Just a post to show how the kind of thing we talk about in Schools of Thought comes up in the mainstream press (well, The Guardian, anyway). Today (Mon 20th November) there are two stories about topics which we’ll be taking up later in the year:
About the ideas behind the Siri personal assistant on the latest iPhone (you know you want one). Two themes here. The original voice recognition/artificial intelligence/natural language recognition research was financed by the US military, along with most of the rest of cognitive psychology (as I’ll discuss in Cognitive Psychology as the Science of Killing People), and also how it’s possible to build computer systems which mimic how we understand everyday speech (something which it is still a big problem for psychology to understand).

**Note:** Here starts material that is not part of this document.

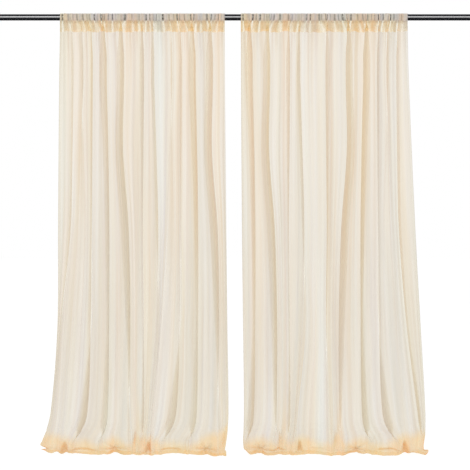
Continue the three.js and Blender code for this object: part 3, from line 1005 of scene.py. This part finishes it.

Christina will be talking about the usefulness of the computer simulation approach in The Rise and Fall of Computational Psychology.
The other story:
is about a veteran forensic psychotherapist who uses a psychoanalytic/Freudian approach. The subheading and first few paragraphs sound as though it’s about really weird ideas, but read on – it gets more sensible. The point here, apart from the intrinsic interest, is that this is a three page article about a psychoanalyst – in 2011. I’ll be arguing that Psychoanalysis is Alive and Well next term (well, maybe more accurate to say that Psychoanalysis’s Zombie is Differently Alive* and Still Shambling Among Us).
*Who is trying to rehabilitate the undead by (politically correctly) calling them the differently alive?